→ What needs to be done
Search the listing below for the word "this" and copy each line that holds it.

→ Supplied data
--------

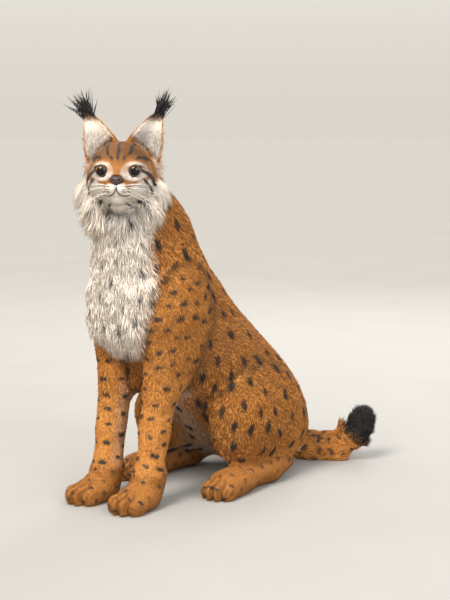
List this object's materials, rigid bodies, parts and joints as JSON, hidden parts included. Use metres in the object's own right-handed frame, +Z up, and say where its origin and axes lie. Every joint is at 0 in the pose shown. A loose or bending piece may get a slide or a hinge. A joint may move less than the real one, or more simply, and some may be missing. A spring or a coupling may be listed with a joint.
{
  "type": "eurasian lynx, life-size still model",
  "caption": "Life-size still model of a sitting Eurasian lynx with tufted ears, cheek ruff, pale chest bib and short black-tipped tail",
  "frame": {"origin": "on the floor, under the middle of the whole animal's box", "axes": "+Z up; the body faces -Y, and the head is turned towards +X, the animal's left"},
  "size_m": [0.3764, 0.7738, 0.8382],
  "materials": {
    "coat": "short dense ochre-brown fur with dark spots",
    "pale_hair": "long soft cream hair",
    "dark_hair": "stiff near-black hair",
    "nose_skin": "bare moist pebbled skin",
    "eye": "wet amber eye with a dark pupil"
  },
  "bodies": {
    "root": {"head": "coat", "nose": "nose_skin", "neck": "coat", "torso": "coat", "eye_left": "eye", "eye_right": "eye", "ear_left": "coat", "ear_right": "coat", "ear_tuft_left": "dark_hair", "ear_tuft_right": "dark_hair", "cheek_ruff_left": "pale_hair", "cheek_ruff_right": "pale_hair", "chest_bib": "pale_hair", "foreleg_left": "coat", "foreleg_right": "coat", "forepaw_left": "coat", "forepaw_right": "coat", "thigh_left": "coat", "thigh_right": "coat", "hind_foot_left": "coat", "hind_foot_right": "coat", "tail": "coat", "tail_tip": "dark_hair"}
  },
  "joints": []
}
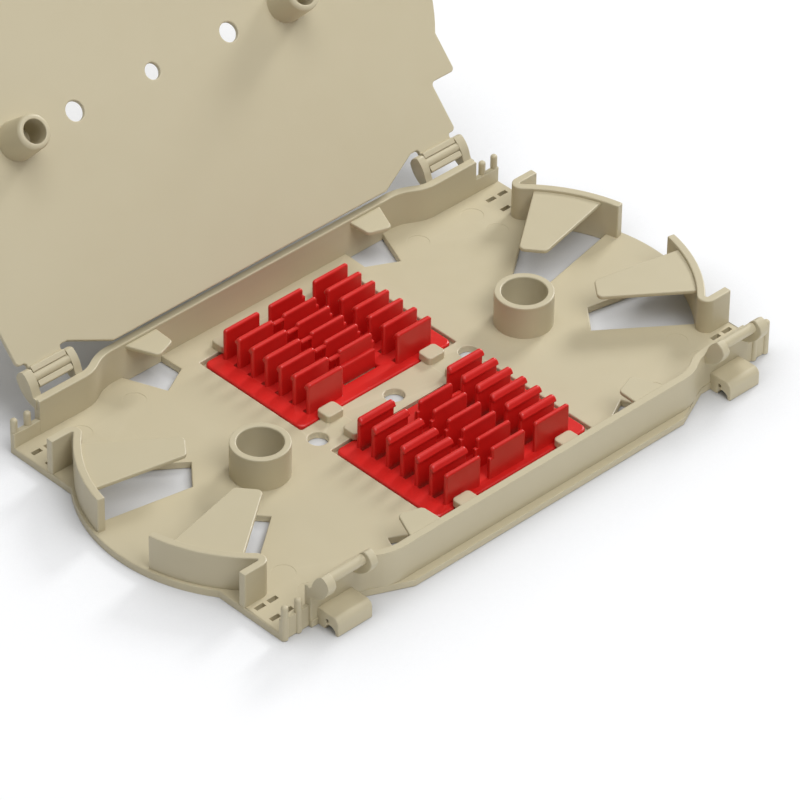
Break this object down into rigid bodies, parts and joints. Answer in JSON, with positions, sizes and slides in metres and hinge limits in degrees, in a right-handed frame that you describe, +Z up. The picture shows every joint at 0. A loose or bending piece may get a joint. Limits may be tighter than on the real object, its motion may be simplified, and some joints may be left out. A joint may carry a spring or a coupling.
{
  "type": "fibre splice tray",
  "caption": "Shallow moulded splice tray with an open hinged lid, round end bobbins, retaining leaves, snap hooks and finned splice holders, for storing spliced optical fibre and its slack.",
  "frame": {"origin": "centre of the middle fixing hole on the top face of the tray's floor", "axes": "+X along the tray, +Y towards the hinged side with the open lid, +Z up out of the floor"},
  "size_m": [0.1786, 0.1796, 0.0937],
  "materials": {
    "tray_plastic": "satin moulded ABS, warm beige",
    "lid_plastic": "satin moulded ABS, warm beige",
    "holder_plastic": "semi-gloss moulded plastic, signal red"
  },
  "bodies": {
    "tray_body": {"tray": "tray_plastic", "splice_holder_rear": "holder_plastic", "splice_holder_front": "holder_plastic"},
    "lid_body": {"lid": "lid_plastic"}
  },
  "joints": [
    {"name": "lid_hinge", "type": "hinge", "parent": "tray_body", "child": "lid_body", "pos_m": [0, 0.0516, 0.0129], "axis": [1, 0, 0], "range_deg": [0, 132.5]}
  ]
}
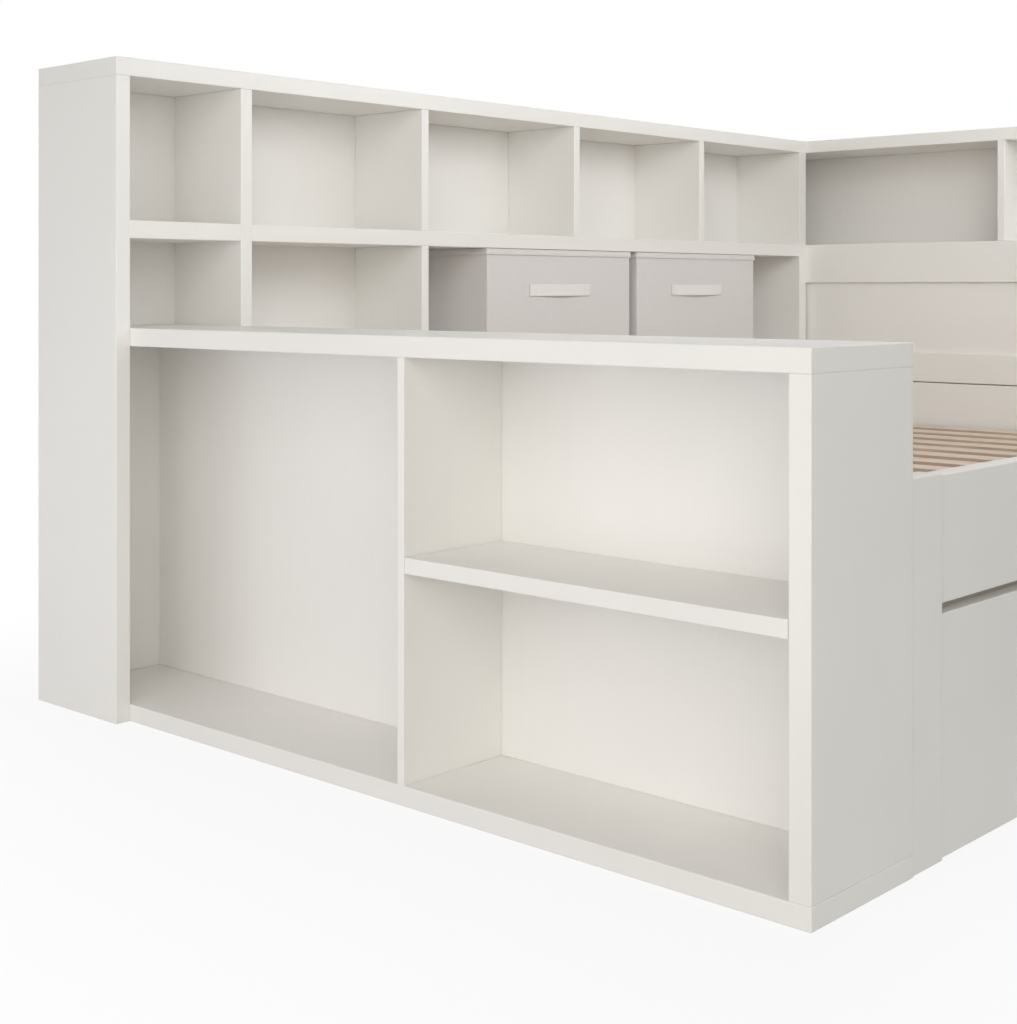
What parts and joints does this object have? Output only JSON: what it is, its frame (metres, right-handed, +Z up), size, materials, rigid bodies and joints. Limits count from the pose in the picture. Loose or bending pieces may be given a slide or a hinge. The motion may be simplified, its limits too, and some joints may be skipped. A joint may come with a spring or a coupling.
{
  "type": "bookcase headboard bed",
  "caption": "Slatted bed framed by an open bookcase headboard, a tall side bookcase and a low foot bookcase, with rolling drawers beneath and lidded fabric bins.",
  "frame": {"origin": "on the floor, in the middle of the outer footprint", "axes": "+Z up, +Y from the foot to the headboard, +X from the side bookcase towards the open side with the drawers"},
  "size_m": [1.702, 2.573, 1.212],
  "materials": {
    "white_lacquer": "satin off-white lacquer on wood board",
    "back_lacquer": "satin off-white lacquer on thin board",
    "drawer_board": "matt off-white foil on board",
    "pine": "bare planed softwood",
    "beech": "fluted beech, hidden",
    "zinc_steel": "bright zinc",
    "wheel_plastic": "moulded grey",
    "bin_fabric": "greige linen-look cloth over board",
    "webbing": "woven cotton strap"
  },
  "bodies": {
    "bed_frame": {"bed_centre_beam": "pine", "bed_head_panel": "white_lacquer", "bed_legs": "pine", "bed_posts": "white_lacquer", "bed_screws": "zinc_steel", "bed_side_rail": "white_lacquer", "carcass_dowels": "beech", "drawer_guides": "pine", "foot_back": "back_lacquer", "foot_bottom": "white_lacquer", "foot_left_end": "white_lacquer", "foot_partition": "white_lacquer", "foot_right_end": "white_lacquer", "foot_shelf": "white_lacquer", "foot_top": "white_lacquer", "head_back": "back_lacquer", "head_divider": "white_lacquer", "head_left_end": "white_lacquer", "head_lower_rail": "white_lacquer", "head_niche_floor": "white_lacquer", "head_panel": "white_lacquer", "head_right_end": "white_lacquer", "head_top": "white_lacquer", "head_upper_rail": "white_lacquer", "shelf_pins": "zinc_steel", "side_back": "back_lacquer", "side_corner_shelf": "white_lacquer", "side_far_end": "white_lacquer", "side_front_end": "white_lacquer", "side_inner_end": "white_lacquer", "side_lower_divider": "white_lacquer", "side_lower_panel": "white_lacquer", "side_lower_shelf": "white_lacquer", "side_mid_shelf": "white_lacquer", "side_top": "white_lacquer", "side_upper_divider_1": "white_lacquer", "side_upper_divider_2": "white_lacquer", "side_upper_divider_3": "white_lacquer", "slat_ledges": "pine", "slats": "pine"},
    "drawer_1": {"drawer_1_back": "drawer_board", "drawer_1_bottom": "drawer_board", "drawer_1_castors": "zinc_steel", "drawer_1_front": "white_lacquer", "drawer_1_sides": "drawer_board"},
    "drawer_1_front_axle": {"drawer_1_front_wheels": "wheel_plastic"},
    "drawer_1_rear_axle": {"drawer_1_rear_wheels": "wheel_plastic"},
    "drawer_2": {"drawer_2_back": "drawer_board", "drawer_2_bottom": "drawer_board", "drawer_2_castors": "zinc_steel", "drawer_2_front": "white_lacquer", "drawer_2_sides": "drawer_board"},
    "drawer_2_front_axle": {"drawer_2_front_wheels": "wheel_plastic"},
    "drawer_2_rear_axle": {"drawer_2_rear_wheels": "wheel_plastic"},
    "bin_1": {"bin_1_box": "bin_fabric", "bin_1_handle": "webbing", "bin_1_lid": "bin_fabric"},
    "bin_2": {"bin_2_box": "bin_fabric", "bin_2_handle": "webbing", "bin_2_lid": "bin_fabric"}
  },
  "joints": [
    {"name": "drawer_1_slide", "type": "slide", "parent": "bed_frame", "child": "drawer_1", "axis": [1, 0, 0], "range_m": [0, 0.6]},
    {"name": "drawer_1_front_axle_roll", "type": "hinge", "parent": "drawer_1", "child": "drawer_1_front_axle", "pos_m": [0.751, -0.45575, 0.0225], "axis": [0, 1, 0], "range_deg": [0, 1568]},
    {"name": "drawer_1_rear_axle_roll", "type": "hinge", "parent": "drawer_1", "child": "drawer_1_rear_axle", "pos_m": [0.258, -0.45575, 0.0225], "axis": [0, 1, 0], "range_deg": [0, 1568]},
    {"name": "drawer_2_slide", "type": "slide", "parent": "bed_frame", "child": "drawer_2", "axis": [1, 0, 0], "range_m": [0, 0.6]},
    {"name": "drawer_2_front_axle_roll", "type": "hinge", "parent": "drawer_2", "child": "drawer_2_front_axle", "pos_m": [0.751, 0.47975, 0.0225], "axis": [0, 1, 0], "range_deg": [0, 1568]},
    {"name": "drawer_2_rear_axle_roll", "type": "hinge", "parent": "drawer_2", "child": "drawer_2_rear_axle", "pos_m": [0.258, 0.47975, 0.0225], "axis": [0, 1, 0], "range_deg": [0, 1568]},
    {"name": "bin_1_slide", "type": "slide", "parent": "bed_frame", "child": "bin_1", "axis": [1, 0, 0], "range_m": [0, 0.206]},
    {"name": "bin_2_slide", "type": "slide", "parent": "bed_frame", "child": "bin_2", "axis": [1, 0, 0], "range_m": [0, 0.206]}
  ],
  "couplings": [
    {"joint": "drawer_1_front_axle_roll", "follows": "drawer_1_slide", "rad_per_m": 45.455},
    {"joint": "drawer_1_rear_axle_roll", "follows": "drawer_1_slide", "rad_per_m": 45.455},
    {"joint": "drawer_2_front_axle_roll", "follows": "drawer_2_slide", "rad_per_m": 45.455},
    {"joint": "drawer_2_rear_axle_roll", "follows": "drawer_2_slide", "rad_per_m": 45.455}
  ]
}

--------

→ Final result
List this object's materials, rigid bodies, parts and joints as JSON, hidden parts included. Use metres in the object's own right-handed frame, +Z up, and say where its origin and axes lie. Every joint is at 0 in the pose shown. A loose or bending piece may get a slide or a hinge. A joint may move less than the real one, or more simply, and some may be missing. A spring or a coupling may be listed with a joint.
Break this object down into rigid bodies, parts and joints. Answer in JSON, with positions, sizes and slides in metres and hinge limits in degrees, in a right-handed frame that you describe, +Z up. The picture shows every joint at 0. A loose or bending piece may get a joint. Limits may be tighter than on the real object, its motion may be simplified, and some joints may be left out. A joint may carry a spring or a coupling.
What parts and joints does this object have? Output only JSON: what it is, its frame (metres, right-handed, +Z up), size, materials, rigid bodies and joints. Limits count from the pose in the picture. Loose or bending pieces may be given a slide or a hinge. The motion may be simplified, its limits too, and some joints may be skipped. A joint may come with a spring or a coupling.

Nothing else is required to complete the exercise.